::: DATA EXTRACT
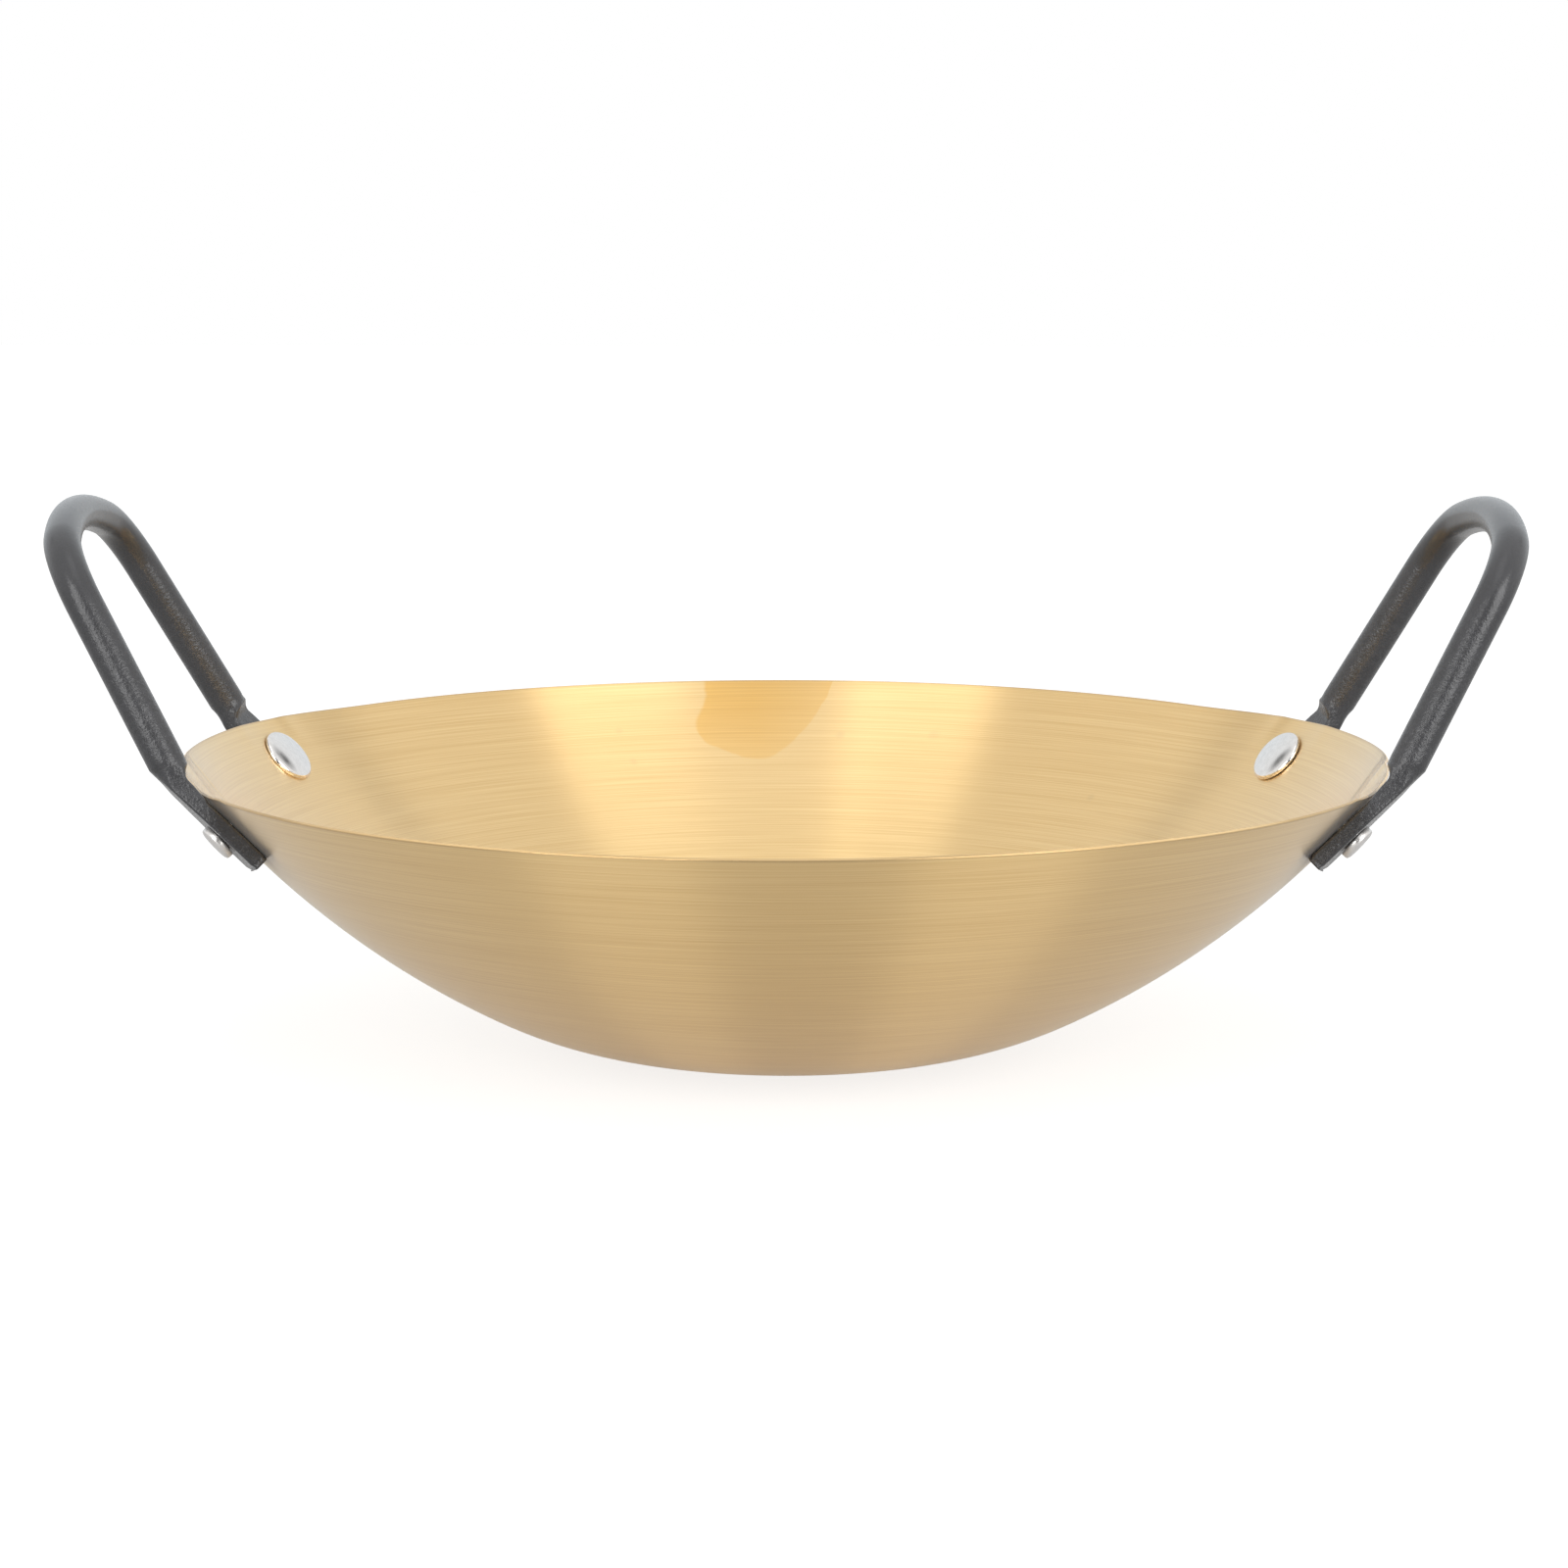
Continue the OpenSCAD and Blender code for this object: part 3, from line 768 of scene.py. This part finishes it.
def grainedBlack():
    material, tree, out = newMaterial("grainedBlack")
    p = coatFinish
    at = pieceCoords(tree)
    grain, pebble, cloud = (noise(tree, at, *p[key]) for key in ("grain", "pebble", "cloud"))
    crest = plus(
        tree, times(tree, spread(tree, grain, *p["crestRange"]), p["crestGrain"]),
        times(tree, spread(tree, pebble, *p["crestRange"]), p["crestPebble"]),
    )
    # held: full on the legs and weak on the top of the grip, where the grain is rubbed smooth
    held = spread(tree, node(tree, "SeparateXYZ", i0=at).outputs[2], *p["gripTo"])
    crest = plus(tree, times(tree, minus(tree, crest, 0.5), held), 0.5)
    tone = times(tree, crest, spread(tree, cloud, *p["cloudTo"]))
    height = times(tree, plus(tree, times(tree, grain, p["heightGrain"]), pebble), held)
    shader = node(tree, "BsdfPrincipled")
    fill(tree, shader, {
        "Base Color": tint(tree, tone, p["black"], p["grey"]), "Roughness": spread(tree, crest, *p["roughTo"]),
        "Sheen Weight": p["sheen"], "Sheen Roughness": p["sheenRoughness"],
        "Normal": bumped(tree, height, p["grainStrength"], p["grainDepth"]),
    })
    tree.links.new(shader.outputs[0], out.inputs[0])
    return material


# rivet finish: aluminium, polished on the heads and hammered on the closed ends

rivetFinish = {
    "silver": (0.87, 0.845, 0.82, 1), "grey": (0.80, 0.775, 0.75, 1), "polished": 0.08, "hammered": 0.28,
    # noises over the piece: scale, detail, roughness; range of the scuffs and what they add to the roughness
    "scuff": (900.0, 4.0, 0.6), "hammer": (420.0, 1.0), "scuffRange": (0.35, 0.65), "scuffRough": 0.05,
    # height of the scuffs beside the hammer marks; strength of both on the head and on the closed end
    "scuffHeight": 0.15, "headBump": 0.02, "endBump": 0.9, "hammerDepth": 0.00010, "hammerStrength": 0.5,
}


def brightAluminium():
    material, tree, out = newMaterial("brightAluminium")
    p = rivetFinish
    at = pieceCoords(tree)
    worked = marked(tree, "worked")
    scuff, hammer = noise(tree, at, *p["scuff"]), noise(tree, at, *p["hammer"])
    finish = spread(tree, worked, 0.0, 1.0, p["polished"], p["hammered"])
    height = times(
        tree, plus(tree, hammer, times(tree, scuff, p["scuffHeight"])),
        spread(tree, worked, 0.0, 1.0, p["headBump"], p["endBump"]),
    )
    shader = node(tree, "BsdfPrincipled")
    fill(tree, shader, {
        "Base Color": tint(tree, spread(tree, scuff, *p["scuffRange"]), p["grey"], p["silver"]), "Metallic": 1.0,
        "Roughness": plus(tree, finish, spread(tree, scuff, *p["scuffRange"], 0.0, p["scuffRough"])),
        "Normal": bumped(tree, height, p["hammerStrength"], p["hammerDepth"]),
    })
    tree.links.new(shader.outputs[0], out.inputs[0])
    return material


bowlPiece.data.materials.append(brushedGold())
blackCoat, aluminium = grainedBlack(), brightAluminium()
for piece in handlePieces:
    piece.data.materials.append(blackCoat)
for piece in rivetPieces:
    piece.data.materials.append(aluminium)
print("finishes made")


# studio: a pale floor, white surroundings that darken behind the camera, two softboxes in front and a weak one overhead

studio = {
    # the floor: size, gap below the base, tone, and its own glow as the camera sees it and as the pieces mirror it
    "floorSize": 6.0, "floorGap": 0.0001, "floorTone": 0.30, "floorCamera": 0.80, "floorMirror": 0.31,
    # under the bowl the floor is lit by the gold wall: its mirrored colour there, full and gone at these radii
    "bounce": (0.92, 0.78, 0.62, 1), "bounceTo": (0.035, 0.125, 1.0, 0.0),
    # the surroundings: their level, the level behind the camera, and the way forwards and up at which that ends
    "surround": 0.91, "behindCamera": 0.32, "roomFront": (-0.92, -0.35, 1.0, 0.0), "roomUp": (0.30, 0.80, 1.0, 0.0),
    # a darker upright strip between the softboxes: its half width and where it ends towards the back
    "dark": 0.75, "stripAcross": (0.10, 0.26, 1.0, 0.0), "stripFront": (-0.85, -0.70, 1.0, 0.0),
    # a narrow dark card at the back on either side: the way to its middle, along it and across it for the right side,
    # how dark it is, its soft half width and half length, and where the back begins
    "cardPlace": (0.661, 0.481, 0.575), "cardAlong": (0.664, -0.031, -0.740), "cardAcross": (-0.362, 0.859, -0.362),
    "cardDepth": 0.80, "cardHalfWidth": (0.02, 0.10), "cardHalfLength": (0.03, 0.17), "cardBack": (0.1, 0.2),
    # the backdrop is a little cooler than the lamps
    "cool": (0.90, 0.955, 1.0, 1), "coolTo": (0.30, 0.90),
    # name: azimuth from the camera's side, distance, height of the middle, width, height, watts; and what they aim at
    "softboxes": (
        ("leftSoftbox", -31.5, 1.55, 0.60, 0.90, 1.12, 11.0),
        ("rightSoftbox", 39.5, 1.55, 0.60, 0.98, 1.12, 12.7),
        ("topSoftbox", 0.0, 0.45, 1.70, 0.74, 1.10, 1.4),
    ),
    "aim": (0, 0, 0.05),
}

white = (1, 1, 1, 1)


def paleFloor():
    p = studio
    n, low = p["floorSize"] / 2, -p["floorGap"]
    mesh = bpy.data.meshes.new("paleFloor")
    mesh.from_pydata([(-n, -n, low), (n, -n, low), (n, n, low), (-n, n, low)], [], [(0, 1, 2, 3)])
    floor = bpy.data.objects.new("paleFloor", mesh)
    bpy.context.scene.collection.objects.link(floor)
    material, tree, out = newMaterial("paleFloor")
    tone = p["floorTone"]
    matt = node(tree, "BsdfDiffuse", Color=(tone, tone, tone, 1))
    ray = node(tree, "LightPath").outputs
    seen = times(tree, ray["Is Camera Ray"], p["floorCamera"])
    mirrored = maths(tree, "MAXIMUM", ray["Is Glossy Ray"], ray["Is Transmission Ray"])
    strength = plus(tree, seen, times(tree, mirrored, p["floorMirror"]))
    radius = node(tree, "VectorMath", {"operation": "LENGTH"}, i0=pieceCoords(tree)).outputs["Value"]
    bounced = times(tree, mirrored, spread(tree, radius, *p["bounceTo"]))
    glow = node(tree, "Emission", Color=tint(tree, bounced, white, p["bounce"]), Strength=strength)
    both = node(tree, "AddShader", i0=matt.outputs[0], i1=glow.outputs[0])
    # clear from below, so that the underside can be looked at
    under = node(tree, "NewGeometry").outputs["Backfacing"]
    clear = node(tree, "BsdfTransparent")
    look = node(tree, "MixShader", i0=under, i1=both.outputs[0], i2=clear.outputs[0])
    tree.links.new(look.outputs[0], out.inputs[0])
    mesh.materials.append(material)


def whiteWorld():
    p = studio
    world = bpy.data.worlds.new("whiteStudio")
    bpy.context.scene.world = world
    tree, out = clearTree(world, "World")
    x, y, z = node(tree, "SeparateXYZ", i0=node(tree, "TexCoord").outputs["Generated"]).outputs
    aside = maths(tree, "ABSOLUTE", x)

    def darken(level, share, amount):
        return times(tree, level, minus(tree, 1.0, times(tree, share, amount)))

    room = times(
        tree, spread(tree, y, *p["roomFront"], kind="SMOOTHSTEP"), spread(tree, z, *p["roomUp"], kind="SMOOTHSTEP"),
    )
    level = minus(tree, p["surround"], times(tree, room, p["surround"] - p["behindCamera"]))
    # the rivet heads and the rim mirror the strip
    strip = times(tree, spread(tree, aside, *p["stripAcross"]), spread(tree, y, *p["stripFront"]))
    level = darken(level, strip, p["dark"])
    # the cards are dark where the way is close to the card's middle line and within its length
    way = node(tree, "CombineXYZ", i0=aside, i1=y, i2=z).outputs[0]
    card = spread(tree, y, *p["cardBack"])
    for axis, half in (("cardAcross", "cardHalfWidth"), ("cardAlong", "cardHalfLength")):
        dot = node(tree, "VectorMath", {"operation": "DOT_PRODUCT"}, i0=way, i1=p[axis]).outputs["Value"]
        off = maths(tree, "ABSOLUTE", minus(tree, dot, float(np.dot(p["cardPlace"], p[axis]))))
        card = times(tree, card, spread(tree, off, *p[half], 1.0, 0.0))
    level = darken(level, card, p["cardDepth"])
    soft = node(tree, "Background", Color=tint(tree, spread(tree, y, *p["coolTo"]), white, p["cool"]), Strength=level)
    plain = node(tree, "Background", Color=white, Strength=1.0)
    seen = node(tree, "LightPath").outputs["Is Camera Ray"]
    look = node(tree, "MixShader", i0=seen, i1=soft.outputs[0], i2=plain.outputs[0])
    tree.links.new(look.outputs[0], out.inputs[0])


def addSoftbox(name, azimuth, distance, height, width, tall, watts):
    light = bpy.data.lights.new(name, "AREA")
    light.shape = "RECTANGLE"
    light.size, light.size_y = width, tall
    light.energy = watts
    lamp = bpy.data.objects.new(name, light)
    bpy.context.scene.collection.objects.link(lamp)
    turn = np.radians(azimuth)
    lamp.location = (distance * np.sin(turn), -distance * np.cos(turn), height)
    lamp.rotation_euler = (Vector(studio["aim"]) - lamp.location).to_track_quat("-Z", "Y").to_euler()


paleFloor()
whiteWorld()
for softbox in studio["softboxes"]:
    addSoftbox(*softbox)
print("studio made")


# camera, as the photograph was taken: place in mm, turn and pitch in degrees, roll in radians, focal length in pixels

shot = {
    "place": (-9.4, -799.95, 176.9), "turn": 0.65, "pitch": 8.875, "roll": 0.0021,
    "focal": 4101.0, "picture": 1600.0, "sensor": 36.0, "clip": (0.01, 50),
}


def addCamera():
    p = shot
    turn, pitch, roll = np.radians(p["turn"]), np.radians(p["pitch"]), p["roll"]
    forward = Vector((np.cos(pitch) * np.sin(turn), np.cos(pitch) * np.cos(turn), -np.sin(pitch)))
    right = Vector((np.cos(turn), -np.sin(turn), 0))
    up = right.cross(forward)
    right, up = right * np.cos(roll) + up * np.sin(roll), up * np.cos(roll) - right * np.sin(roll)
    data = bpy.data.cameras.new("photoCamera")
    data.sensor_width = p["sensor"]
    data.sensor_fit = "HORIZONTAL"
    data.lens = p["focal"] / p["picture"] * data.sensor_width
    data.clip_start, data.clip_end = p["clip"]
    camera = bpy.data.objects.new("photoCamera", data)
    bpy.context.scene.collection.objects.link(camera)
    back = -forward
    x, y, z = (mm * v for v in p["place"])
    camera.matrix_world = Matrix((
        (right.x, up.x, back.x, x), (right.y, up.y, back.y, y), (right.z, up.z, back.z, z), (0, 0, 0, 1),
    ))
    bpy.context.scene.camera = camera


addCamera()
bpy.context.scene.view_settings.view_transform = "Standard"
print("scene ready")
::::::
__PROBLEM DETAILS__. Please write out the material word for word from its first line through the line holding "# rivet finish: aluminium, polished", including both, and no line past it.

__COMPLETE RESPONSE__.
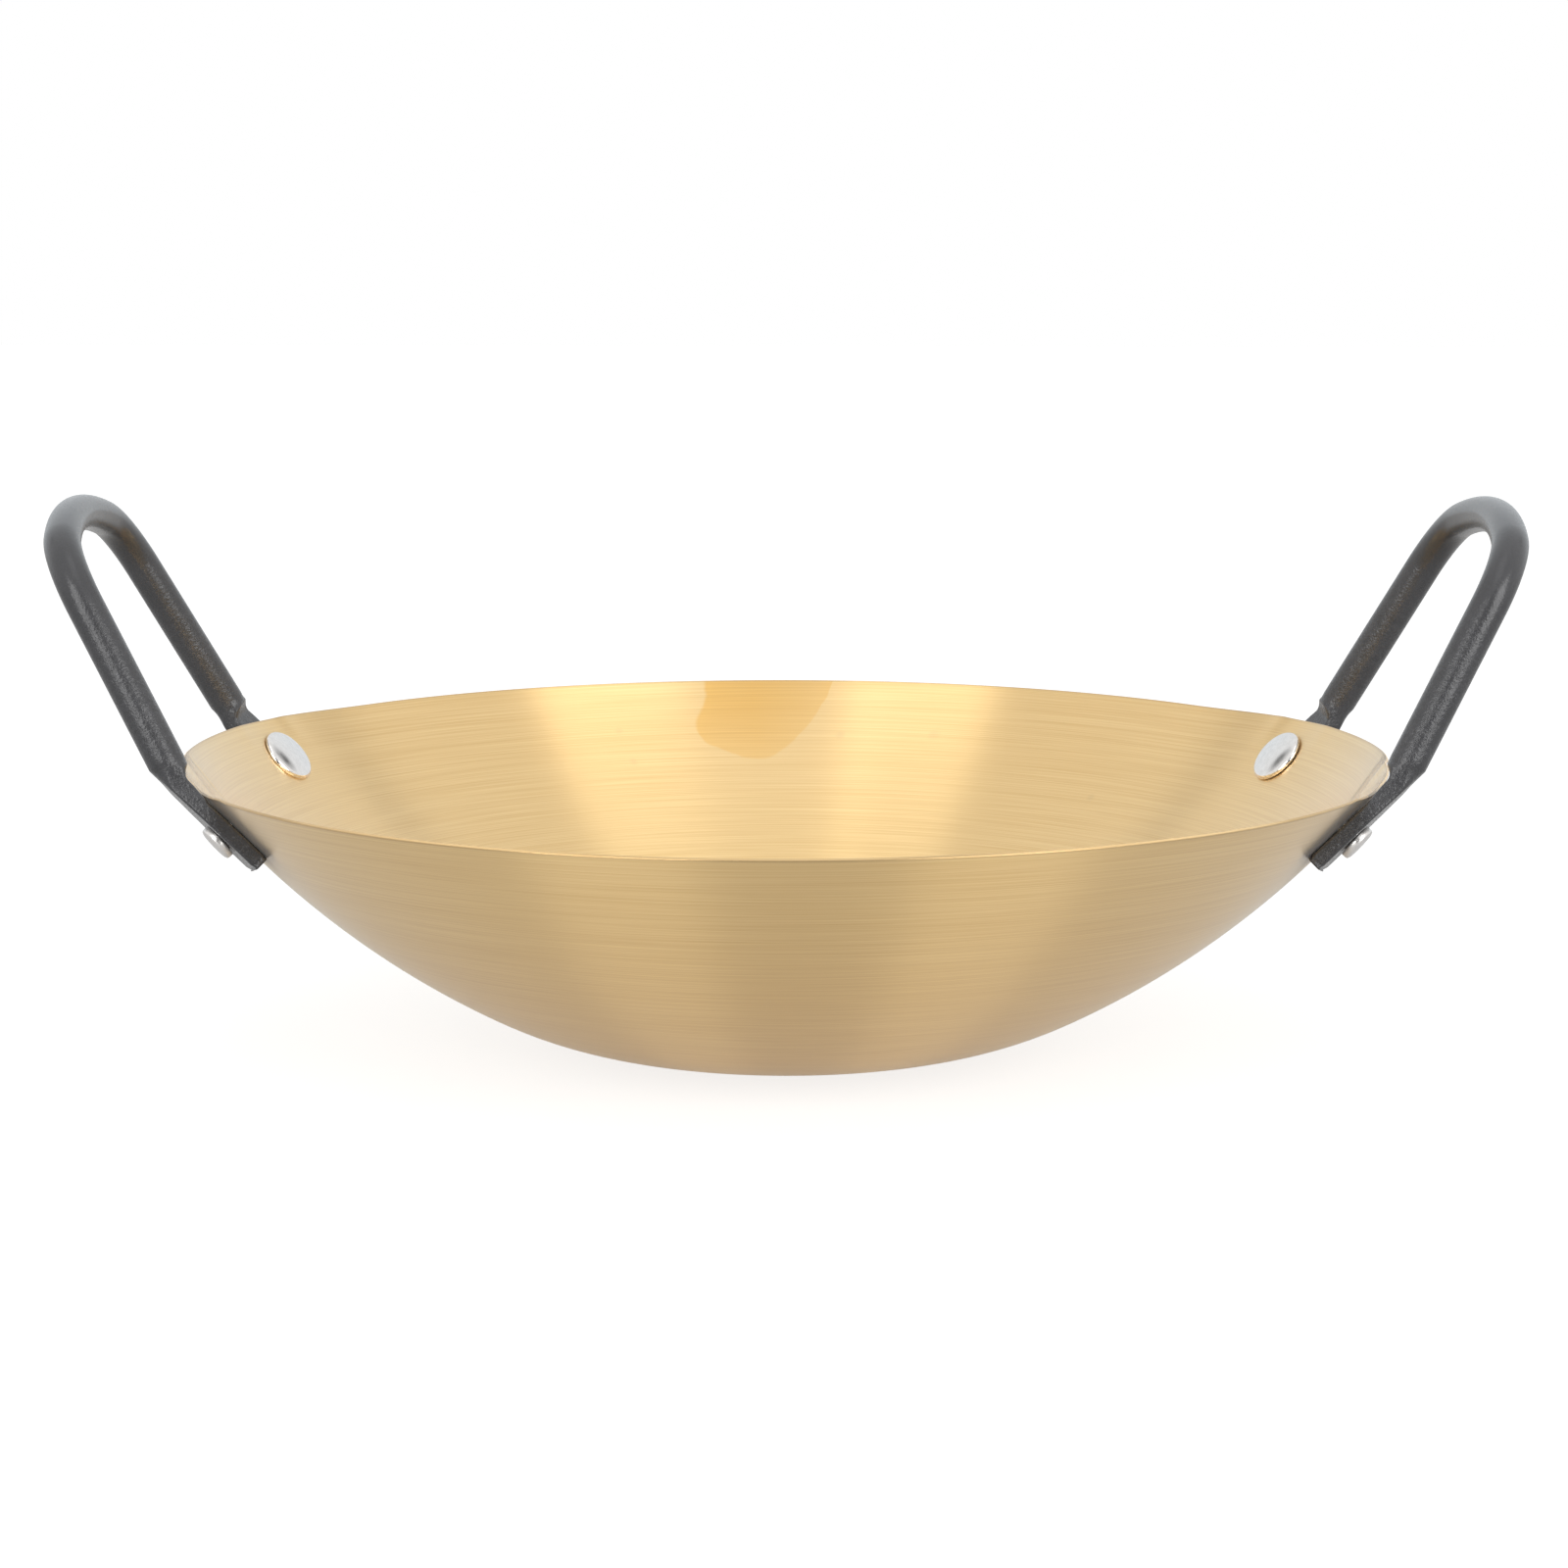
Continue the OpenSCAD and Blender code for this object: part 3, from line 768 of scene.py. This part finishes it.
def grainedBlack():
    material, tree, out = newMaterial("grainedBlack")
    p = coatFinish
    at = pieceCoords(tree)
    grain, pebble, cloud = (noise(tree, at, *p[key]) for key in ("grain", "pebble", "cloud"))
    crest = plus(
        tree, times(tree, spread(tree, grain, *p["crestRange"]), p["crestGrain"]),
        times(tree, spread(tree, pebble, *p["crestRange"]), p["crestPebble"]),
    )
    # held: full on the legs and weak on the top of the grip, where the grain is rubbed smooth
    held = spread(tree, node(tree, "SeparateXYZ", i0=at).outputs[2], *p["gripTo"])
    crest = plus(tree, times(tree, minus(tree, crest, 0.5), held), 0.5)
    tone = times(tree, crest, spread(tree, cloud, *p["cloudTo"]))
    height = times(tree, plus(tree, times(tree, grain, p["heightGrain"]), pebble), held)
    shader = node(tree, "BsdfPrincipled")
    fill(tree, shader, {
        "Base Color": tint(tree, tone, p["black"], p["grey"]), "Roughness": spread(tree, crest, *p["roughTo"]),
        "Sheen Weight": p["sheen"], "Sheen Roughness": p["sheenRoughness"],
        "Normal": bumped(tree, height, p["grainStrength"], p["grainDepth"]),
    })
    tree.links.new(shader.outputs[0], out.inputs[0])
    return material


# rivet finish: aluminium, polished on the heads and hammered on the closed ends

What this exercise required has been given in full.